■ **WHAT TO WORK ON**: Write the material out again exactly.

■ **DATA SEGMENT**:
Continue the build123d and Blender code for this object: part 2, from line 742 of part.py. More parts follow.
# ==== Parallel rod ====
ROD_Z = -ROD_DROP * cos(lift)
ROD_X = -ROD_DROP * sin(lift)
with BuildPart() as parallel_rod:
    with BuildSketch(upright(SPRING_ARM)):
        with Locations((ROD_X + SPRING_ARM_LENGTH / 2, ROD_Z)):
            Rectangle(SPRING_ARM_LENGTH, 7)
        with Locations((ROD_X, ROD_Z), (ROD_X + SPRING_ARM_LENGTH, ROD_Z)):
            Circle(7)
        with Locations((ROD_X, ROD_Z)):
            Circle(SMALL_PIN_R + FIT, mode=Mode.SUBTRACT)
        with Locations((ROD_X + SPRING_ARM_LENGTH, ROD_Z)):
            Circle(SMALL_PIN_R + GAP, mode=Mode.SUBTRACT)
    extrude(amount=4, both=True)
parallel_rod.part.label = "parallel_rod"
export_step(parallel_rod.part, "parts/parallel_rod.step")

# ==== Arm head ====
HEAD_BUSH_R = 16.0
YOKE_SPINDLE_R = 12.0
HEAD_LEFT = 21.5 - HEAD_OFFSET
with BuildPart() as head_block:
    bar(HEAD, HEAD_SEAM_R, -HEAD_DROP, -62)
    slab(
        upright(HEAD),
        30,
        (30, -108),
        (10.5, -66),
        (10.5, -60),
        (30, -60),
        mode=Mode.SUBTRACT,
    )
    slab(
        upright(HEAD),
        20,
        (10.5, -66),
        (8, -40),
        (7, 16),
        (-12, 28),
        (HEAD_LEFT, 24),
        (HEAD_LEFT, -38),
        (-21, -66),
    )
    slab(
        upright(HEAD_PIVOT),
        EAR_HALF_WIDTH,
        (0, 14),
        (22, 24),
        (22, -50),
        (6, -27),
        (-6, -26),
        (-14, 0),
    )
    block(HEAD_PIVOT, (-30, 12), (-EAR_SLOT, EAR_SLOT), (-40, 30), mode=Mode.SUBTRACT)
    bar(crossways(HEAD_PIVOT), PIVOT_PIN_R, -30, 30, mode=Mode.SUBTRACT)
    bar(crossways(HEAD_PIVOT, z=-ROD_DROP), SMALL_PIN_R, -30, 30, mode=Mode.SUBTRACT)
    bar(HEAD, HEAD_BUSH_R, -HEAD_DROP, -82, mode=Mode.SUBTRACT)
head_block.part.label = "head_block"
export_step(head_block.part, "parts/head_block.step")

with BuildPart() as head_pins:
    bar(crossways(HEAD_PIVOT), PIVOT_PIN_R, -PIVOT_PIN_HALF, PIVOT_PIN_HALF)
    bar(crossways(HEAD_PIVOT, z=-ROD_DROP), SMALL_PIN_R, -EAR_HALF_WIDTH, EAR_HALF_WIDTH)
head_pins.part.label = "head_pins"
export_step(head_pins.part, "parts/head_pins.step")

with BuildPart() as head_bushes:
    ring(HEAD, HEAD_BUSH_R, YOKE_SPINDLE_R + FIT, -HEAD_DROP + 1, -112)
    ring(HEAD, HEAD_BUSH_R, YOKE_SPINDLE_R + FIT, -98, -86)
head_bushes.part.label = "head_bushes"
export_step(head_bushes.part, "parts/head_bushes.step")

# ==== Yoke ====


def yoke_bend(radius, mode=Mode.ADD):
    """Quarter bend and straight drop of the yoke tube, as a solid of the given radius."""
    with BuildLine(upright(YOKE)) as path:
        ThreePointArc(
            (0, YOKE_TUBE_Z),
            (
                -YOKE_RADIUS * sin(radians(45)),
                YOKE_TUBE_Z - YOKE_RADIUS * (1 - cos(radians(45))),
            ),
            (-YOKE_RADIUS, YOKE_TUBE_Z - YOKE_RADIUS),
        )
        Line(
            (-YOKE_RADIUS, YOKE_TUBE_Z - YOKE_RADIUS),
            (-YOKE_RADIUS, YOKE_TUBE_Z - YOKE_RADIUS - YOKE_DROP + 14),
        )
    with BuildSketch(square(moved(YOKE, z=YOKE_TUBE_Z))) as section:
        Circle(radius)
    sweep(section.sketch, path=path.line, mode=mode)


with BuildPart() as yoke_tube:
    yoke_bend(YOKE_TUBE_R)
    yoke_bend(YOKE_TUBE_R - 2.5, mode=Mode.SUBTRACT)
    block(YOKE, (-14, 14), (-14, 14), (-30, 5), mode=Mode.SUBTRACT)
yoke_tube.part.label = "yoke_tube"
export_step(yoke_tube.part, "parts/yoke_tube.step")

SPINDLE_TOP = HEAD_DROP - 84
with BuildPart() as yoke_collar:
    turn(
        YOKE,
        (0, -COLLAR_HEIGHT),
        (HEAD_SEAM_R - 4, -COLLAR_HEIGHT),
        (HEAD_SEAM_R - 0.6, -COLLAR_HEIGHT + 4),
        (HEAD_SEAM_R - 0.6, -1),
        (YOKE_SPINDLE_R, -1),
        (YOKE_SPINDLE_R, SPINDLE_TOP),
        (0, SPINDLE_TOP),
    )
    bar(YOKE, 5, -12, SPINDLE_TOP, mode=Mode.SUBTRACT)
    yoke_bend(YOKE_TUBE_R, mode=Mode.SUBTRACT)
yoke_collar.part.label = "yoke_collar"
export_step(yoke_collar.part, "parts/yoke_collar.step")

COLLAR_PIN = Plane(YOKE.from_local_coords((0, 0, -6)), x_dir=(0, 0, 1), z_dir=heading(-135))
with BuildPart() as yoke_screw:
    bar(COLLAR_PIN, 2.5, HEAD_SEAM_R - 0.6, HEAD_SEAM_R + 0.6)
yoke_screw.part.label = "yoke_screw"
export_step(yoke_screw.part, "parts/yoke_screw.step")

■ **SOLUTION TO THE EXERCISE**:
Continue the build123d and Blender code for this object: part 2, from line 742 of part.py. More parts follow.
# ==== Parallel rod ====
ROD_Z = -ROD_DROP * cos(lift)
ROD_X = -ROD_DROP * sin(lift)
with BuildPart() as parallel_rod:
    with BuildSketch(upright(SPRING_ARM)):
        with Locations((ROD_X + SPRING_ARM_LENGTH / 2, ROD_Z)):
            Rectangle(SPRING_ARM_LENGTH, 7)
        with Locations((ROD_X, ROD_Z), (ROD_X + SPRING_ARM_LENGTH, ROD_Z)):
            Circle(7)
        with Locations((ROD_X, ROD_Z)):
            Circle(SMALL_PIN_R + FIT, mode=Mode.SUBTRACT)
        with Locations((ROD_X + SPRING_ARM_LENGTH, ROD_Z)):
            Circle(SMALL_PIN_R + GAP, mode=Mode.SUBTRACT)
    extrude(amount=4, both=True)
parallel_rod.part.label = "parallel_rod"
export_step(parallel_rod.part, "parts/parallel_rod.step")

# ==== Arm head ====
HEAD_BUSH_R = 16.0
YOKE_SPINDLE_R = 12.0
HEAD_LEFT = 21.5 - HEAD_OFFSET
with BuildPart() as head_block:
    bar(HEAD, HEAD_SEAM_R, -HEAD_DROP, -62)
    slab(
        upright(HEAD),
        30,
        (30, -108),
        (10.5, -66),
        (10.5, -60),
        (30, -60),
        mode=Mode.SUBTRACT,
    )
    slab(
        upright(HEAD),
        20,
        (10.5, -66),
        (8, -40),
        (7, 16),
        (-12, 28),
        (HEAD_LEFT, 24),
        (HEAD_LEFT, -38),
        (-21, -66),
    )
    slab(
        upright(HEAD_PIVOT),
        EAR_HALF_WIDTH,
        (0, 14),
        (22, 24),
        (22, -50),
        (6, -27),
        (-6, -26),
        (-14, 0),
    )
    block(HEAD_PIVOT, (-30, 12), (-EAR_SLOT, EAR_SLOT), (-40, 30), mode=Mode.SUBTRACT)
    bar(crossways(HEAD_PIVOT), PIVOT_PIN_R, -30, 30, mode=Mode.SUBTRACT)
    bar(crossways(HEAD_PIVOT, z=-ROD_DROP), SMALL_PIN_R, -30, 30, mode=Mode.SUBTRACT)
    bar(HEAD, HEAD_BUSH_R, -HEAD_DROP, -82, mode=Mode.SUBTRACT)
head_block.part.label = "head_block"
export_step(head_block.part, "parts/head_block.step")

with BuildPart() as head_pins:
    bar(crossways(HEAD_PIVOT), PIVOT_PIN_R, -PIVOT_PIN_HALF, PIVOT_PIN_HALF)
    bar(crossways(HEAD_PIVOT, z=-ROD_DROP), SMALL_PIN_R, -EAR_HALF_WIDTH, EAR_HALF_WIDTH)
head_pins.part.label = "head_pins"
export_step(head_pins.part, "parts/head_pins.step")

with BuildPart() as head_bushes:
    ring(HEAD, HEAD_BUSH_R, YOKE_SPINDLE_R + FIT, -HEAD_DROP + 1, -112)
    ring(HEAD, HEAD_BUSH_R, YOKE_SPINDLE_R + FIT, -98, -86)
head_bushes.part.label = "head_bushes"
export_step(head_bushes.part, "parts/head_bushes.step")

# ==== Yoke ====


def yoke_bend(radius, mode=Mode.ADD):
    """Quarter bend and straight drop of the yoke tube, as a solid of the given radius."""
    with BuildLine(upright(YOKE)) as path:
        ThreePointArc(
            (0, YOKE_TUBE_Z),
            (
                -YOKE_RADIUS * sin(radians(45)),
                YOKE_TUBE_Z - YOKE_RADIUS * (1 - cos(radians(45))),
            ),
            (-YOKE_RADIUS, YOKE_TUBE_Z - YOKE_RADIUS),
        )
        Line(
            (-YOKE_RADIUS, YOKE_TUBE_Z - YOKE_RADIUS),
            (-YOKE_RADIUS, YOKE_TUBE_Z - YOKE_RADIUS - YOKE_DROP + 14),
        )
    with BuildSketch(square(moved(YOKE, z=YOKE_TUBE_Z))) as section:
        Circle(radius)
    sweep(section.sketch, path=path.line, mode=mode)


with BuildPart() as yoke_tube:
    yoke_bend(YOKE_TUBE_R)
    yoke_bend(YOKE_TUBE_R - 2.5, mode=Mode.SUBTRACT)
    block(YOKE, (-14, 14), (-14, 14), (-30, 5), mode=Mode.SUBTRACT)
yoke_tube.part.label = "yoke_tube"
export_step(yoke_tube.part, "parts/yoke_tube.step")

SPINDLE_TOP = HEAD_DROP - 84
with BuildPart() as yoke_collar:
    turn(
        YOKE,
        (0, -COLLAR_HEIGHT),
        (HEAD_SEAM_R - 4, -COLLAR_HEIGHT),
        (HEAD_SEAM_R - 0.6, -COLLAR_HEIGHT + 4),
        (HEAD_SEAM_R - 0.6, -1),
        (YOKE_SPINDLE_R, -1),
        (YOKE_SPINDLE_R, SPINDLE_TOP),
        (0, SPINDLE_TOP),
    )
    bar(YOKE, 5, -12, SPINDLE_TOP, mode=Mode.SUBTRACT)
    yoke_bend(YOKE_TUBE_R, mode=Mode.SUBTRACT)
yoke_collar.part.label = "yoke_collar"
export_step(yoke_collar.part, "parts/yoke_collar.step")

COLLAR_PIN = Plane(YOKE.from_local_coords((0, 0, -6)), x_dir=(0, 0, 1), z_dir=heading(-135))
with BuildPart() as yoke_screw:
    bar(COLLAR_PIN, 2.5, HEAD_SEAM_R - 0.6, HEAD_SEAM_R + 0.6)
yoke_screw.part.label = "yoke_screw"
export_step(yoke_screw.part, "parts/yoke_screw.step")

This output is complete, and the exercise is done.